> [Directions for this task]
Extract, without alteration, each line from the start of the listing to the line bearing "# the posts".

Object modeling scripts
===============

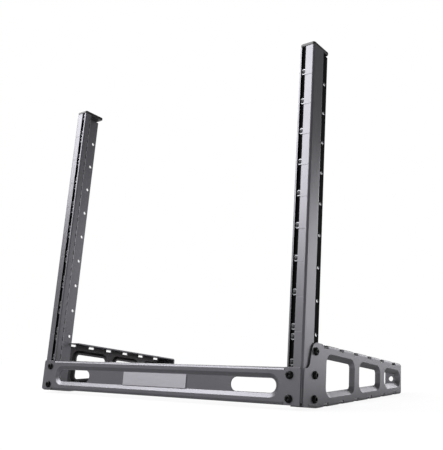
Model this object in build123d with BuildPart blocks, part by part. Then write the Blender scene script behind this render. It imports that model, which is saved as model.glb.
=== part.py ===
from build123d import *
from math import atan, cos, degrees, hypot, radians, sin, tan
import os

# Desktop data rack: an open 19-inch frame, ten rack units high, that leans back on its feet.
# Everything is drawn square to the posts and then leaned back as one frame.
# In that drawing X is to the right, Y is depth behind the posts' front faces, and Z runs up
# the posts from the top edge of the front beam, where the first rack unit starts.

# Rack standard
rack_unit = 44.45
unit_count = 10
slot_spacing = 465.1
slot_to_opening = 6.55
hole_offset = 6.35
lean_angle = 7.0

# Sheet metal
sheet = 2.0
bend_radius = 3.0
tight_bend_radius = 2.2
hole_clearance = 0.4

# Posts
post_width = 23.5
slot_width = 6.7
inner_wall_depth = 13.5
outer_wall_depth = 27.8
leg_depth = 44.7
leg_setback = 4.5
leg_hole_diameter = 5.2
leg_hole_inset = 5.9
perforation_length = 8.0
perforation_width = 1.2
perforations_per_unit = 3
mark_width = 0.5
mark_depth = 0.25
mark_length = 10.5
post_top_reserve = 0.4

# End caps of the posts
cap_height = 5.0
cap_depth = 41.2
cap_radius = 3.5
cap_edge = 1.0
plug_height = 2.8
plug_depth = 35.0
plug_edge = 1.2

# Mounting strip and threaded inserts behind the front slot: round flange, six-sided body
strip_width = 14.5
strip_clearance = 0.2
insert_flange_diameter = 8.6
insert_flange = 1.0
insert_across_flats = 7.4
insert_length = 9.0
thread_diameter = 6.0
thread_clearance = 0.1

# Front beam
beam_edge_gap = 1.15
beam_height = 46.6
beam_flange_depth = 13.5
beam_flange_gap = 2.0
beam_corner_radius = 3.0
beam_bend_radius = 4.0
relief_width = 1.0
pocket_end_gap = 8.5
pocket_height = 30.3
pocket_depth = 3.2
pocket_slope = 5.2
pocket_centre_z = -23.45
beam_slot_inner_x = 138.9
beam_slot_margin = 0.8

# Badge plate
badge_width = 124.0
badge_height = 19.0
badge_thickness = 1.0

# Side brackets
bracket_front_y = 1.9
bracket_rear_y = 296.0
bracket_shoulder_z = -0.3
bracket_top_front_z = 33.8
bracket_top_rear_z = 29.3
bracket_bottom_z = -47.8
bracket_heel_y = 37.2
heel_radius = 30.0
ear_foot_y = 12.8
ear_head_y = 21.5
ear_foot_radius = 8.0
ear_head_radius = 12.0
bracket_corner_radius = 4.0
bracket_flange_width = 26.5
leg_to_flange_gap = 1.3
bottom_flange_start_y = 15.0

# Windows in the side brackets
window_start_y = 56.5
window_widths = (79.7, 68.0, 57.6)
window_gap = 14.0
window_margin = 10.8
window_radius = 12.0
window_rim_depth = 5.0
window_rim_slope = 7.0

# Slots along the bends of the side brackets
bend_slot_length = 12.7
bend_slot_reach = 5.0
bend_slot_pitch = 42.3
bend_slot_count = 6
top_bend_slot_start_y = 55.0
bottom_bend_slot_start_y = 59.0

# Hole in the rear flange
rear_hole_diameter = 7.5
rear_hole_inset = 17.0
rear_hole_z = 6.0

# Button-head bolts
head_diameter = 10.5
head_height = 3.3
head_bevel = 1.6
socket_across_flats = 4.0
socket_depth = 1.8
front_bolt_upper_z = -9.8
front_bolt_lower_z = -38.7
front_bolt_length = 10.0
bracket_bolt_y = 28.0
bracket_bolt_top_z = 22.225
bracket_bolt_pitch = 29.633
bracket_bolt_count = 3
bolt_end_gap = 0.3

# Six-sided nuts welded on the posts' legs, against the side brackets
nut_across_flats = 10.0
nut_clearance = 0.75

# Sizes that follow from the values above
slot_x = slot_spacing / 2
post_inner_x = slot_x - slot_to_opening
post_outer_x = post_inner_x + post_width
slot_inner_x = slot_x - slot_width / 2
slot_outer_x = slot_x + slot_width / 2
leg_outer_x = post_outer_x - leg_setback
leg_inner_x = leg_outer_x - sheet
leg_hole_y = leg_depth - leg_hole_inset
bracket_inner_x = post_outer_x
bracket_outer_x = bracket_inner_x + sheet
bracket_edge_x = bracket_outer_x - bracket_flange_width
rear_hole_x = bracket_outer_x - rear_hole_inset
plug_bottom_z = bracket_bottom_z + sheet
post_bottom_z = plug_bottom_z + plug_height
post_top_z = rack_unit * unit_count + post_top_reserve
post_length = post_top_z - post_bottom_z
strip_front_y = sheet + insert_flange
strip_rear_y = inner_wall_depth - sheet
middle = sheet / 2
middle_radius = bend_radius - middle
beam_front_y = -sheet
beam_width = 2 * (post_outer_x - beam_edge_gap)
pocket_width = 2 * (post_inner_x - pocket_end_gap)
relief_depth = beam_bend_radius
top_flange_start_y = leg_depth + leg_to_flange_gap
bracket_bolt_length = sheet + leg_setback - bolt_end_gap
beam_flange_x = post_inner_x - beam_flange_gap
bottom_slope = tan(radians(lean_angle))
top_slope = (bracket_top_rear_z - bracket_top_front_z) / (bracket_rear_y - ear_head_y)
bracket_bolt_heights = [bracket_bolt_top_z - bracket_bolt_pitch * k for k in range(bracket_bolt_count)]
front_bolt_heights = [front_bolt_upper_z, front_bolt_lower_z]

# The whole frame leans back. Its feet then stand level on the desk at height zero, and the
# origin lies under the middle of its overall depth, from the front bolts to the rear flange.
lean_cos = cos(radians(lean_angle))
lean_sin = sin(radians(lean_angle))
heel_lift = bracket_heel_y * lean_sin - bracket_bottom_z * lean_cos
bolt_face = (sheet + head_height) * lean_cos
bolt_drop = (head_diameter / 2 - head_bevel - front_bolt_lower_z) * lean_sin
front_reach = bolt_face + bolt_drop
rear_corner_y = bracket_rear_y - bracket_corner_radius
rear_corner_z = bracket_top_rear_z - bracket_corner_radius
rear_reach = rear_corner_y * lean_cos + rear_corner_z * lean_sin + bracket_corner_radius
lean = Location((0, (front_reach - rear_reach) / 2, heel_lift), (-lean_angle, 0, 0))


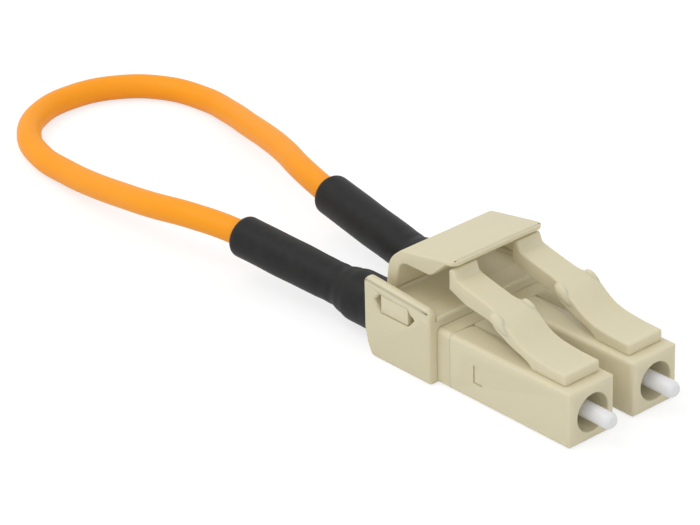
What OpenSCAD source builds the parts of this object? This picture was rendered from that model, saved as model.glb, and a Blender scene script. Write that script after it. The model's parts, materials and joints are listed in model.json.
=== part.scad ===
// Duplex fibre loopback plug: two small connectors in one two-part clip,
// joined behind by a short loop of cable. Plugging direction +X, +Z up.
// It stands on Z = 0, with the origin under the middle of the plug.

/* [Plug] */
// Distance between the two connectors' axes
pitch = 6.25; // [6.0:0.05:8]
// Running clearance round parts that slide or turn
run_gap = 0.04; // [0.02:0.01:0.08]
// Clearance between parts that are assembled and then stay still
seat_gap = 0.03; // [0.01:0.01:0.06]

/* [Housing] */
// Width and height of a connector's square housing
housing_w = 4.45; // [4.2:0.05:5]
// Length of the front housing
housing_l = 12; // [11.5:0.1:14]
// Rounding along the housing's long edges
edge_r = 0.4; // [0.1:0.05:0.6]
// Rounding round the housing's front face
nose_r = 0.5; // [0.1:0.05:0.6]
// Bore of the mouth that takes the adapter's sleeve
mouth_d = 2.95; // [2.8:0.05:3.2]
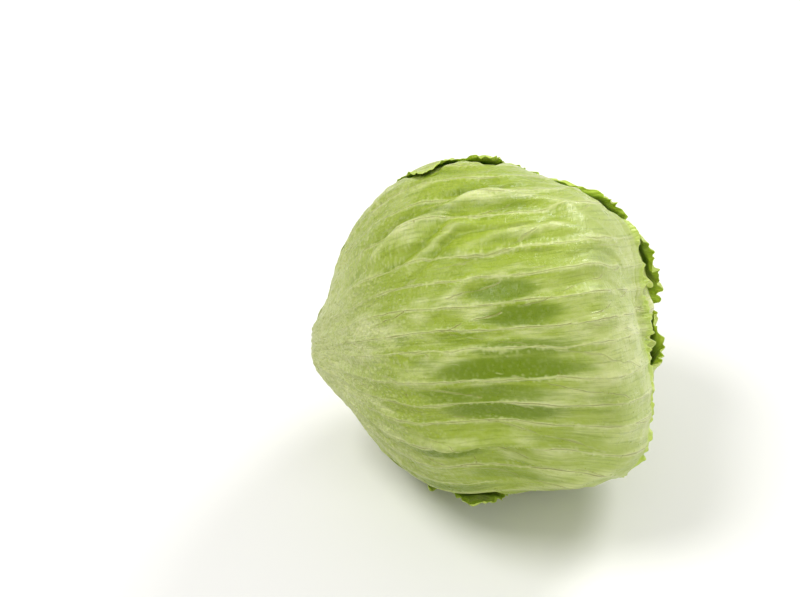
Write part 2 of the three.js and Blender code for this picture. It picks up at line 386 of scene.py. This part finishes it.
def closed_sheet(points, under, faces):
    """Points and faces of a thin closed sheet: its outside, its inside and the wall round its edges."""
    faces = facing_out(points, faces)
    count = len(points)
    back = turned_over(np.where(faces < 0, -1, faces + count))
    rim = open_edges(faces)
    wall = np.stack([rim[:, 1], rim[:, 0], rim[:, 0] + count, rim[:, 1] + count], 1)
    return np.concatenate([points, under]), np.concatenate([faces, back, wall])


def mesh_object(name, points, faces, fields):
    """A smooth-shaded mesh in metres, in the part's frame, with a number of each field at every point."""
    mesh = bpy.data.meshes.new(name)
    sizes = np.where(faces[:, 3] < 0, 3, 4)
    mesh.vertices.add(len(points))
    mesh.vertices.foreach_set("co", ((points + MIDDLE) / 1000).astype(np.float32).ravel())
    loops = faces.ravel()[faces.ravel() >= 0]
    mesh.loops.add(len(loops))
    mesh.loops.foreach_set("vertex_index", loops.astype(np.int32))
    mesh.polygons.add(len(faces))
    mesh.polygons.foreach_set("loop_start", np.concatenate([[0], np.cumsum(sizes)[:-1]]).astype(np.int32))
    mesh.polygons.foreach_set("use_smooth", np.ones(len(faces), bool))
    mesh.update(calc_edges=True)
    mesh.validate()
    for key, values in fields.items():
        mesh.attributes.new(key, "FLOAT", "POINT").data.foreach_set("value", values.astype(np.float32))
    made = bpy.data.objects.new(name, mesh)
    bpy.context.scene.collection.objects.link(made)
    return made


# ---- leaves ----
def edge_lobes(turn, seed):
    """How far the frilled edge runs out past its smooth line, in millimetres."""
    mm = turn * GIRTH
    lively = 0.6 + 0.6 * noise(mm / 21, mm * 0, seed + 4)
    lobe = noise(mm / 14, mm * 0, seed) * 2.6 + noise(mm / 6.3, mm * 0, seed + 1) * 2.2 * lively
    tooth = noise(mm / 2.6, mm * 0, seed + 2) * 1.3 * lively + noise(mm / 1.1, mm * 0, seed + 3) * 0.6
    return lobe + tooth


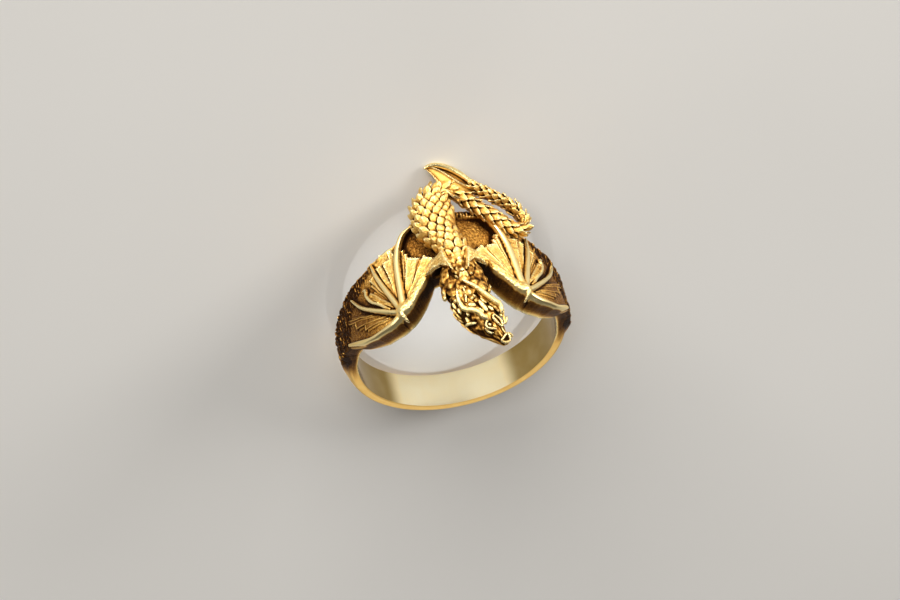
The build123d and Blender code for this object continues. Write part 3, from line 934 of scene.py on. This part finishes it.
rim_line = (leaf_base + rim[:, :1] * leaf_run * leaf_length + rim[:, 1:2] * leaf_across
            + leaf_face * 0.10)
leaf = make_object("leaf", *join([closed_rows(blade),
                                  tube(rim_line, leaf_face, rim[:, 2], rim[:, 2], 16)]))
one_skin(leaf, 0.045)
print("leaf faces:", len(leaf.data.polygons))

# %% [markdown]
# ## The head
# The head is a wedge that narrows to the snout. All that gives it its look stands on that
# wedge: two long horns swept back from the brows, lids round deep eyes, a diamond between
# them, spikes on the cheeks, ridged nostrils and a jaw line. Each is a short tapering rod or
# a lens, placed in the head's own frame as shares of its length, half width and depth. The
# head is twisted, so the horns and lids are placed one by one, and only the jaws and the
# cheeks are mirrored. One remesh joins them all.

# %% The head's frame
skull = on_ring(-1.0, 0.92 * front_reach, 0.39 * head_depth)
snout_run = unit(np.array([0.525, -0.29, 0.80]))
crown_up = np.array([0.273, 0.948, 0.164])
crown_up = unit(crown_up - snout_run * crown_up.dot(snout_run))
head_side = np.cross(crown_up, snout_run)
head_scale = np.array([head_length, head_width / 2, head_depth])
head_axes = np.stack([snout_run, head_side, crown_up])


def in_head(rows, side=1):
    """Points of the head's frame in the ring's frame, mirrored for side -1."""
    rows = np.array(rows, float)[..., :3]
    rows[..., 1] = side * rows[..., 1]
    return skull + (rows * head_scale) @ head_axes


def head_rod(rows, side=1):
    """A tapering rod. Columns: along, aside and up, and the width as a share of a horn's."""
    rows = smooth_rows(rows, 5)
    thick = np.clip(rows[:, 3], 0.05, None) * horn_width / 2
    return tube(in_head(rows, side), crown_up, thick, thick, 10)


def head_lens(place, halves, side=1, turn=0.0):
    """A lens about a place, with half sizes along, aside and up, turned about the up axis."""
    t = np.linspace(-0.985, 0.985, 13)
    swell = np.sqrt(1 - t * t)
    run = snout_run * math.cos(turn) + head_side * (side * math.sin(turn))
    centres = in_head(place, side) + run * (t[:, None] * halves[0] * head_length)
    return tube(centres, crown_up, swell * halves[1] * head_width / 2,
                swell * halves[2] * head_depth, 14)


# %% The wedge of the skull
# Columns: share of the length, half width, top and bottom.
head_rows = [(-0.12, 0.66, 0.22, -0.50), (-0.05, 0.80, 0.27, -0.56), (0.15, 0.98, 0.28, -0.58),
             (0.35, 1.04, 0.28, -0.56), (0.50, 1.02, 0.27, -0.52), (0.62, 0.90, 0.23, -0.46),
             (0.73, 0.68, 0.16, -0.40), (0.84, 0.42, 0.11, -0.36), (0.93, 0.36, 0.06, -0.32),
             (1.00, 0.26, 0.00, -0.24)]
head_section = [(1, -0.15), (0.88, 0.25), (0.62, 0.62), (0.28, 0.94), (0, 1.0), (-0.28, 0.94),
                (-0.62, 0.62), (-0.88, 0.25), (-1, -0.15), (-0.84, -0.62), (-0.5, -0.95),
                (0, -1.0), (0.5, -0.95), (0.84, -0.62)]
# Hollows. Columns: along, aside and up, how far round it is pressed and how deep, both in mm.
hollows = [(0.60, -0.27, 0.22, 0.34, 0.40), (0.60, 0.66, 0.16, 0.34, 0.34),
           (-0.04, 0.05, 0.30, 0.50, 0.22), (0.10, 0.08, 0.30, 0.50, 0.24),
           (0.24, 0.12, 0.29, 0.44, 0.24), (0.38, 0.16, 0.28, 0.36, 0.22),
           (0.30, -0.80, 0.02, 0.45, 0.20), (0.46, -0.84, -0.02, 0.42, 0.22),
           (0.62, -0.84, -0.04, 0.34, 0.18), (0.76, -0.52, 0.00, 0.30, 0.14),
           (0.94, 0.02, 0.06, 0.20, 0.24)]
crease_rise = 0.055
rows = smooth_rows(head_rows, 9)
middle = np.stack([rows[:, 0], 0 * rows[:, 0], (rows[:, 2] + rows[:, 3]) / 2], -1)
section = smooth_rows(head_section + head_section[:1], 5)[:-1]
wide = (rows[:, 1:2] * section[:, 0]) * head_width / 2
tall = ((rows[:, 2:3] - rows[:, 3:4]) / 2 * section[:, 1]) * head_depth
wedge = in_head(middle)[:, None] + wide[..., None] * head_side + tall[..., None] * crown_up
core = in_head([(share, 0, -0.15) for share in rows[:, 0]])[:, None]
for along, aside, up, reach, depth in hollows:
    away = np.linalg.norm(wedge - in_head((along, aside, up)), axis=-1, keepdims=True)
    wedge = wedge + unit(core - wedge) * depth * np.exp(-(away / reach) ** 2)
arc = np.linspace(0, 12, wedge.shape[1])[None] + 0 * rows[:, :1]
down = rows[:, :1] * head_length + 0 * arc
crease = value_noise(down * 2.0, arc * 2.0, 77) + 0.7 * value_noise(down * 3.7, arc * 3.7, 78)
wedge = wedge + unit(wedge - core) * crease_rise * crease[..., None]
wedge_points, wedge_faces = closed_rows(wedge)
wedge_skin = BVHTree.FromPolygons([tuple(point) for point in wedge_points], wedge_faces)
print("faces of the wedge:", len(wedge_faces))
head_parts = [(wedge_points, wedge_faces)]

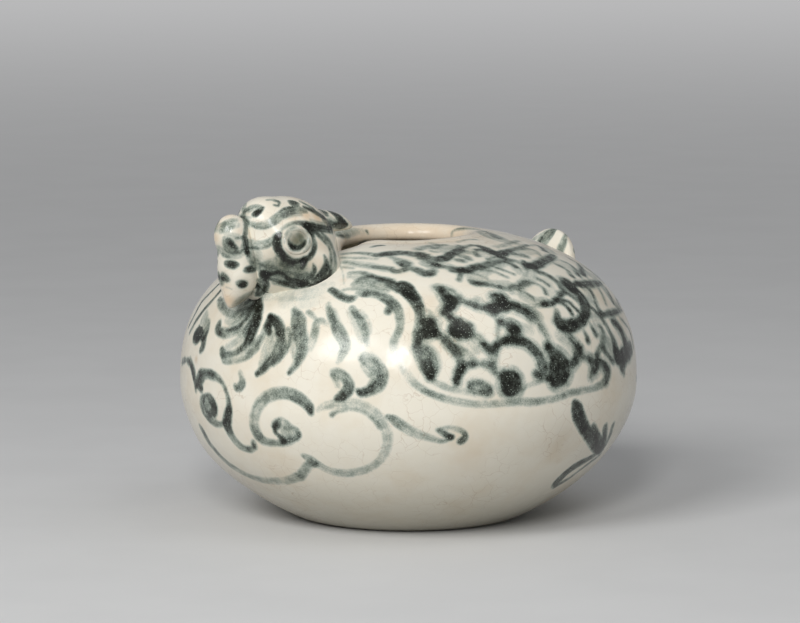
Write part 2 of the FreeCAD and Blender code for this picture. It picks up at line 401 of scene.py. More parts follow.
# Keys along the crest and the bill: x, z and half-sizes
CREST_KEYS = [(-3.6, 4.6, 5.0, 5.8, 3.9), (-7.2, 4.9, 4.9, 5.2, 3.0), (-10.6, 4.8, 4.1, 4.0, 2.3),
              (-13.2, 4.2, 3.0, 2.6, 1.6), (-15.2, 3.6, 1.7, 1.4, 0.9)]
BEAK_KEYS = [(14.5, 3.2, 4.0, 4.0, 4.8), (13.5, 0.3, 4.2, 4.1, 4.4), (12.9, -2.6, 4.7, 4.5, 4.4),
             (12.7, -4.8, 4.9, 4.6, 4.2), (12.9, -6.8, 4.4, 4.0, 3.6), (13.4, -8.8, 3.4, 3.0, 2.9),
             (14.1, -10.4, 2.3, 2.0, 2.0), (14.7, -11.7, 1.2, 1.1, 1.2)]
LOWER_BEAK_LUMPS = [((8.2, 0, -9.3), (3.0, 2.2, 2.3), 0.0), ((9.6, 0, -9.0), (1.8, 1.5, 1.5), 0.0)]
# Eye sockets pressed into the skull: place, reach and depth
SOCKETS = [((3.5, 9.4, 2.4), 2.9, 0.75), ((3.5, -9.4, 2.4), 2.9, 0.75)]


def from_head(points):
    points = np.atleast_2d(np.asarray(points, float))
    x, y = turned(points[:, 0], points[:, 1], HEAD_TURN)
    return np.c_[x, y, points[:, 2]] + HEAD_PLACE


def clay_lump(place_in_head, half_sizes, pitch=0.0, segments=48):
    """A ball of clay pressed to half-sizes; a positive pitch lifts its forward end."""
    bpy.ops.mesh.primitive_uv_sphere_add(segments=segments, ring_count=segments // 2, radius=1)
    lump = bpy.context.active_object
    ball = rows_of(lump.data.vertices, "co") * np.array(half_sizes)
    forward, up = turned(ball[:, 0], ball[:, 2], math.radians(pitch))
    place(lump, from_head(np.c_[forward, ball[:, 1], up] + np.array(place_in_head)))
    return lump


def clay_run(keys, count):
    """Many lumps that swell evenly from one key lump to the next: (x, z, half-sizes)."""
    keys = np.array(keys, float)
    ends = with_ends(keys)
    lumps = []
    for at in np.linspace(0, len(keys) - 1, count):
        k = min(int(at), len(keys) - 2)
        key = weave(*ends[k:k + 4], at - k)
        lumps.append(clay_lump((key[0], 0, key[1]), key[2:5], segments=40))
    return lumps


def knead(name, lumps, grain, rounds):
    """Join the lumps into one skin of the given grain and smooth the joints in many rounds."""
    bpy.ops.object.select_all(action="DESELECT")
    for lump in lumps:
        lump.select_set(True)
    bpy.context.view_layer.objects.active = lumps[0]
    bpy.ops.object.join()
    piece = named(bpy.context.active_object, name)
    remesh = piece.modifiers.new("remesh", "REMESH")
    remesh.mode = "VOXEL"
    remesh.voxel_size = grain * MM
    bpy.ops.object.modifier_apply(modifier="remesh")
    smooth = piece.modifiers.new("smooth", "SMOOTH")
    smooth.factor = 0.5
    smooth.iterations = rounds
    bpy.ops.object.modifier_apply(modifier="smooth")
    return finish_skin(piece)


def make_head():
    skull = knead("skull", [clay_lump(*lump) for lump in SKULL_LUMPS], grain=0.5, rounds=34)
    head = knead("head_and_crest", [skull] + clay_run(CREST_KEYS, 18), grain=0.2, rounds=24)
    points = places_of(head)
    depth = np.zeros(len(points))
    for spot, reach, deep in SOCKETS:
        depth += deep * bump(np.linalg.norm(points - from_head(spot), axis=1), 0, reach)
    place(head, points - rows_of(head.data.vertices, "normal") * depth[:, None])
    return head


def make_beak():
    return knead("cere_and_beak", clay_run(BEAK_KEYS, 30), grain=0.16, rounds=20)


def make_lower_beak():
    return knead("beak_under", [clay_lump(*lump) for lump in LOWER_BEAK_LUMPS], grain=0.16, rounds=4)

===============

> [Expected answer]
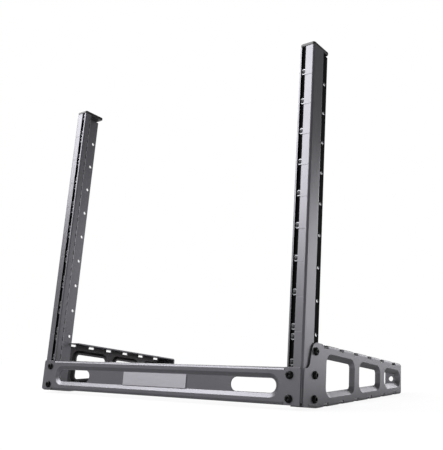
Model this object in build123d with BuildPart blocks, part by part. Then write the Blender scene script behind this render. It imports that model, which is saved as model.glb.
=== part.py ===
from build123d import *
from math import atan, cos, degrees, hypot, radians, sin, tan
import os

# Desktop data rack: an open 19-inch frame, ten rack units high, that leans back on its feet.
# Everything is drawn square to the posts and then leaned back as one frame.
# In that drawing X is to the right, Y is depth behind the posts' front faces, and Z runs up
# the posts from the top edge of the front beam, where the first rack unit starts.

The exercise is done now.